* _Goal of the exercise_
All of the material below is to be repeated exactly.
-*-*-
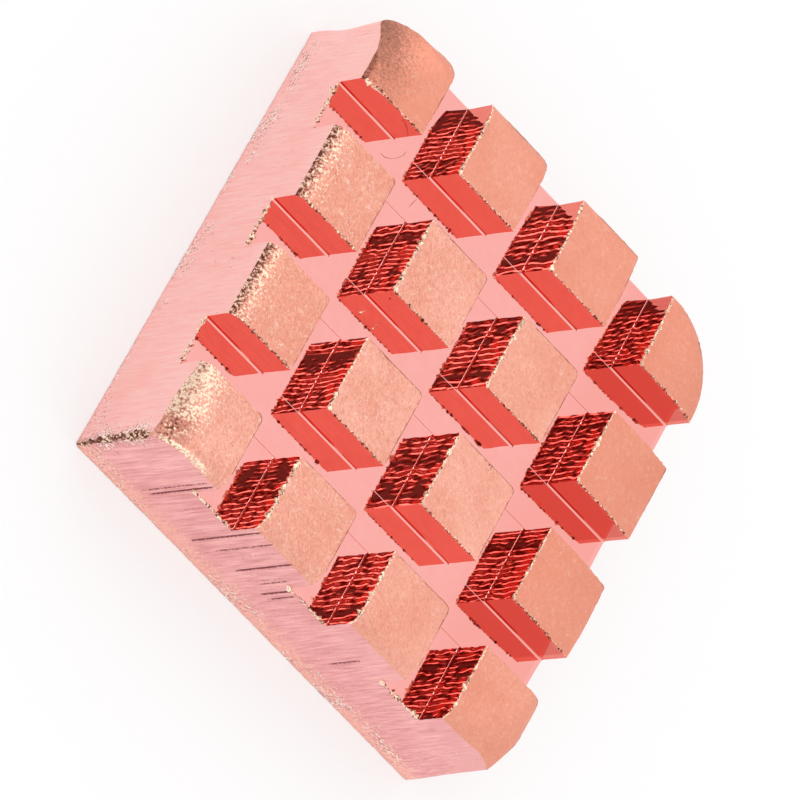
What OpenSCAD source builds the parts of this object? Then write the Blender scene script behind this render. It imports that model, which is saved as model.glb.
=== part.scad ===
// Square pin fin heat sink for a small chip, one piece of copper.
// A blank is sheared from thick sheet, which rolls its top edges over and leaves its lower
// edges sharp. A saw then cuts slots both ways, and what stands between them is the pins.
// Origin: centre of the flat lower face, which is bonded to the chip. +Z points up the pins,
// and the front is the side that faces -Y.

/* [Pins] */
// Number of pins along X
pins_x = 4; // [2:1:8]
// Number of pins along Y
pins_y = 4; // [2:1:8]
// Width of each square pin
pin_w = 1.5; // [1.3:0.05:3]
// Height of the pins above the slot floor
pin_h = 0.7; // [0.5:0.05:1.5]

/* [Saw slots] */
// Width of the slots between the pins
slot_w = 1; // [0.6:0.05:2]
// Radius that the saw leaves at the foot of each pin
root_r = 0.06; // [0.04:0.01:0.2]
// How much deeper the slots along X are cut than the slots along Y
slot_step = 0.015; // [0.005:0.005:0.03]

/* [Base] */
// Thickness of the base under the slots along Y
base_h = 1.65; // [1:0.05:4]
// How far the lower edge of the left side lies in from its upper edge
left_lean = 0.07; // [0.02:0.01:0.2]
// How far the lower edge of the back lies in from its upper edge
back_lean = 0.13; // [0.02:0.01:0.2]

/* [Rolled top edges] */
// How far the roll reaches in from the front and left
roll_reach = 0.3; // [0.2:0.02:0.5]
// How far the top has dropped at the front and left
roll_drop = 0.17; // [0.08:0.01:0.2]
// How far the roll at the right reaches in
right_roll_reach = 0.28; // [0.2:0.02:0.5]
// How far the top has dropped at the right
right_roll_drop = 0.11; // [0.08:0.01:0.2]
// How far the roll at the back reaches in
back_roll_reach = 0.4; // [0.2:0.02:0.5]
// How far the top has dropped at the back
back_roll_drop = 0.2; // [0.08:0.02:0.3]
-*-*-
* _Expected answer_
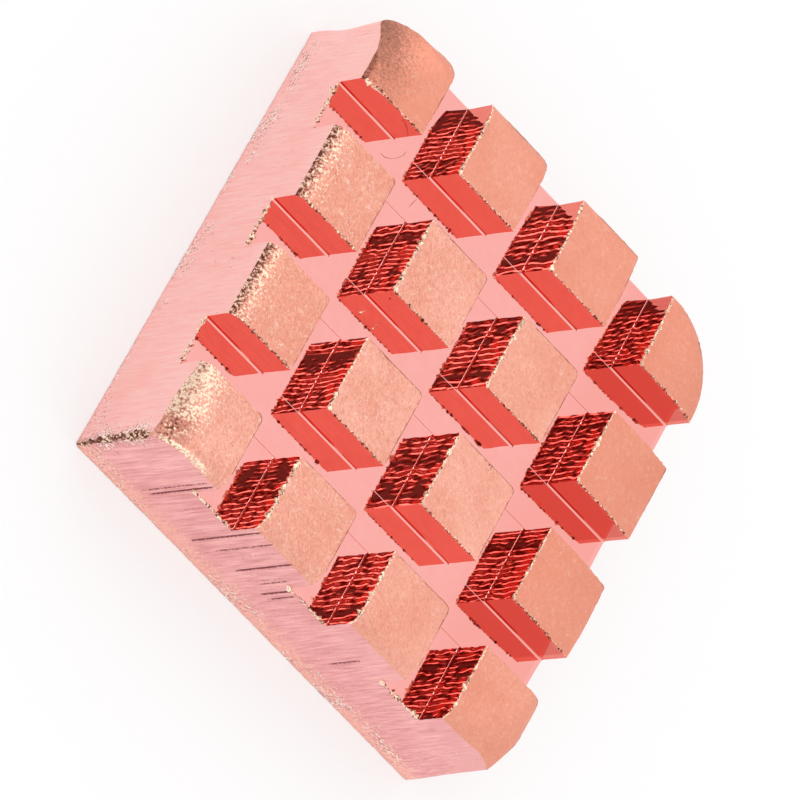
What OpenSCAD source builds the parts of this object? Then write the Blender scene script behind this render. It imports that model, which is saved as model.glb.
=== part.scad ===
// Square pin fin heat sink for a small chip, one piece of copper.
// A blank is sheared from thick sheet, which rolls its top edges over and leaves its lower
// edges sharp. A saw then cuts slots both ways, and what stands between them is the pins.
// Origin: centre of the flat lower face, which is bonded to the chip. +Z points up the pins,
// and the front is the side that faces -Y.

/* [Pins] */
// Number of pins along X
pins_x = 4; // [2:1:8]
// Number of pins along Y
pins_y = 4; // [2:1:8]
// Width of each square pin
pin_w = 1.5; // [1.3:0.05:3]
// Height of the pins above the slot floor
pin_h = 0.7; // [0.5:0.05:1.5]

/* [Saw slots] */
// Width of the slots between the pins
slot_w = 1; // [0.6:0.05:2]
// Radius that the saw leaves at the foot of each pin
root_r = 0.06; // [0.04:0.01:0.2]
// How much deeper the slots along X are cut than the slots along Y
slot_step = 0.015; // [0.005:0.005:0.03]

/* [Base] */
// Thickness of the base under the slots along Y
base_h = 1.65; // [1:0.05:4]
// How far the lower edge of the left side lies in from its upper edge
left_lean = 0.07; // [0.02:0.01:0.2]
// How far the lower edge of the back lies in from its upper edge
back_lean = 0.13; // [0.02:0.01:0.2]

/* [Rolled top edges] */
// How far the roll reaches in from the front and left
roll_reach = 0.3; // [0.2:0.02:0.5]
// How far the top has dropped at the front and left
roll_drop = 0.17; // [0.08:0.01:0.2]
// How far the roll at the right reaches in
right_roll_reach = 0.28; // [0.2:0.02:0.5]
// How far the top has dropped at the right
right_roll_drop = 0.11; // [0.08:0.01:0.2]
// How far the roll at the back reaches in
back_roll_reach = 0.4; // [0.2:0.02:0.5]
// How far the top has dropped at the back
back_roll_drop = 0.2; // [0.08:0.02:0.3]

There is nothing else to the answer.